Formula
- Company type: Private company
- Industry: Motorboat
- Founded: Miami, Florida, United States (1962)
- Founder: Don Aronow
- Headquarters: Decatur, Indiana, U.S.
- Area served: Worldwide
- Website: FormulaBoats.com

= Formula (boats) =

Brand of pleasure boats produced in the US

Formula Boat is a brand of pleasure boats produced in Miami, Florida, United States, having its headquarters at Decatur, Indiana, U.S and sold globally. Thunderbird Products owns and operates the Formula brand.

==History==

In 1956, John "Woody" Woodson began experimenting with fiberglass technology to create 14- and 16-foot runabout boats called the Thunderbird with Richard C. Cole as his principal designer. Cole pioneered the use of the cathedral hull, making the first successful sterndrive crossing from Miami to Nassau in a Thunderbird in 1959. In 1961, Merrick Lewis bought Thunderbird. Merrick Lewis did not know much about boats, so he hired Richard "Dick" Genth as a salesman. Dick and Merrick believed the best way to promote Thunderbird was to participate in the new sport of offshore racing. Dick began racing and earned a name for himself and Thunderbird boats.

In 1964, Alliance Machine purchased Thunderbird and changed the name to Thunderbird/Formula, hoping this addition to their offshore racing team would also be successful. The racing scene soon proved expensive, and Fuqua Industries bought Thunderbird/Formula in 1969.

===Formula Marine===
A competitive and athletic World War 2 merchant marine veteran, powerboat racer Don Aronow would found the first of several boat companies on NE 188th Street in North Miami Beach, Formula Marine, in 1963.

Racing his first Miami-Nassau race in 1962, Aronow was instantly hooked on powerboat racing, and saw a winning formula with partners Dave Stirrat, Jim Wynne, Walt Walters, Buddy Smith, and Jake Trotter, naming his company Formula after this partnership.

The original 233 deep-V hull design was the first successful model, and its influence is present in today's models.

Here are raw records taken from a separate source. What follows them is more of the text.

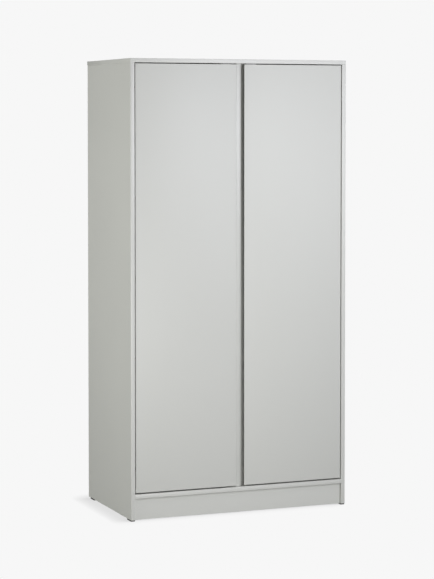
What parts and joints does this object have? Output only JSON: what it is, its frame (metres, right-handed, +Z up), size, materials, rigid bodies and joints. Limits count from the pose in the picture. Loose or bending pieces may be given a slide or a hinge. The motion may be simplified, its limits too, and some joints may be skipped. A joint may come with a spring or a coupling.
{
  "type": "two-door wardrobe",
  "caption": "Tall wardrobe with flush inset doors, a vertical grip gap at the centre, a recessed plinth and a hanging bay beside a shelved bay",
  "frame": {"origin": "on the floor at the centre of the footprint", "axes": "+Z up, doors face -Y, +X to the right of a person facing the doors"},
  "size_m": [1, 0.58, 1.96],
  "materials": {
    "grey_board": "satin foil",
    "door_board": "satin lacquer",
    "back_board": "matt foil",
    "beech": "raw",
    "zinc": "zinc plated",
    "nickel_steel": "nickel plated",
    "chrome_rail": "polished",
    "pale_plastic": "matt",
    "black_plastic": "matt",
    "soft_pad": "soft"
  },
  "bodies": {
    "carcass": {"top_panel": "grey_board", "left_side_panel": "grey_board", "right_side_panel": "grey_board", "bottom_panel": "grey_board", "centre_partition": "grey_board", "closing_lath_left": "grey_board", "closing_lath_right": "grey_board", "lath_screws": "zinc", "plinth_front": "grey_board", "plinth_rear": "grey_board", "plinth_centre_support": "grey_board", "back_board_left": "back_board", "back_board_right": "back_board", "back_joining_strip": "pale_plastic", "hat_shelf_left": "grey_board", "hat_shelf_right": "grey_board", "loose_shelf_lower": "grey_board", "loose_shelf_middle": "grey_board", "loose_shelf_upper": "grey_board", "dowels": "beech", "cam_bolts": "zinc", "cam_locks": "zinc", "shelf_pins": "zinc", "back_nails": "zinc", "floor_glides": "black_plastic", "hanging_rail": "chrome_rail", "rail_socket_left": "chrome_rail", "rail_socket_right": "chrome_rail", "rail_screws": "zinc", "wall_bracket": "zinc", "bracket_screws": "zinc", "left_magnet_catch": "pale_plastic", "right_magnet_catch": "pale_plastic", "left_hinge_arms": "nickel_steel", "left_mounting_plates": "nickel_steel", "left_arm_screws": "zinc", "left_plate_screws": "zinc", "right_hinge_arms": "nickel_steel", "right_mounting_plates": "nickel_steel", "right_arm_screws": "zinc", "right_plate_screws": "zinc"},
    "left_leaf": {"left_door": "door_board", "left_strike_plate": "zinc", "left_door_bumpers": "soft_pad", "left_hinge_cups": "nickel_steel", "left_hinge_pins": "zinc", "left_cup_screws": "zinc"},
    "right_leaf": {"right_door": "door_board", "right_strike_plate": "zinc", "right_door_bumpers": "soft_pad", "right_hinge_cups": "nickel_steel", "right_hinge_pins": "zinc", "right_cup_screws": "zinc"}
  },
  "joints": [
    {"name": "left_door_hinge", "type": "hinge", "parent": "carcass", "child": "left_leaf", "pos_m": [-0.4694, -0.2815, 1.028], "axis": [0, 0, -1], "range_deg": [0, 110]},
    {"name": "right_door_hinge", "type": "hinge", "parent": "carcass", "child": "right_leaf", "pos_m": [0.4694, -0.2815, 1.028], "axis": [0, 0, 1], "range_deg": [0, 110]}
  ]
}
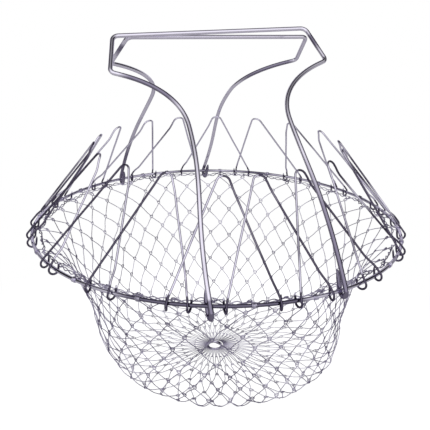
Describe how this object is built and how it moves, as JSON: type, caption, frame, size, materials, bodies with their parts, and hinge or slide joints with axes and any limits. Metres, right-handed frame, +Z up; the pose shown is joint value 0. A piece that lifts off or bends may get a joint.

Aronow would sell Formula and all but one of his molds to Alliance Machine Company in 1964 in what would become a pattern, whereupon he would sign a non-compete clause, walk out the door, and start Donzi Marine right next door.

===Vic Porter===
Vic Porter was an entrepreneur who experienced great success in mobile home sales, real estate, and boat sales. After a few years as a salesman, Porter believed he could build better models of boats than he was currently selling.

In 1958, Vic Porter founded Duo Incorporated and started his career as a boat builder with his first 14-foot twin outboard-powered catamaran. Porter's boats became popular, and in 1963 Duo Incorporated was crafting 20 boats per week. In 1966, his sales revenue was over one million dollars.

After much success, Vic Porter sold Duo Incorporated to Bangor Punta in 1967. In 1970, Porter stepped away from his role as President of Duo Incorporated to begin Signa Corporation in Decatur, Indiana. Signa Corporation began producing sterndrive and outboard-powered tri-hull runabouts. Thanks to Porter's reputation, Signa quickly became successful as it marketed boats in the Midwest and East.

Signa's success attracted the attention of Fuqua Industries, which owned Thunderbird/Formula. Fuqua Industries purchased Signa in 1973, and Vic Porter became the president of Thunderbird/Formula/Signa.

After a few years as President of both companies, Vic Porter started Porter Inc. and purchased Thunderbird/Formula/Signa. Then in 1979, the company canceled the Signa lineup, and the brand became Thunderbird/Formula. Porter developed the Formula deep-V series of caddies and the Formula 302 LS high-performance offshore model during this same year. The Formula name continued to grow in popularity among the boating community due to many innovative designs.

==Overview==

Formula's main headquarters are in Decatur, Indiana, and manufactures 16 models of fast boats.

Formula Boats has won many construction and performance awards through its many years in business. In 2001 and 2002, Formula won the Mercury Constructor's Cup. The 370 Super Sport and the Formula 400 Super Sport won Powerboat Sport Cruiser of the Year in 2004 and 2005. In 2006, the Formula 240 Bowrider won Powerboat Magazine's "Boat of the Year."

Formula Boats are also renowned for their racing history. In 1985, Scott Porter raced the 302 SR-1 "Secret Formula" to win the Southeast Divisional Championship. Boats from the Formula catalog won the World Championships for the American Power Boat Association in 2003. A Formula-sponsored Unlimited Hydroplane won first place in the American Boat Racing Association's National High Points race in 2006.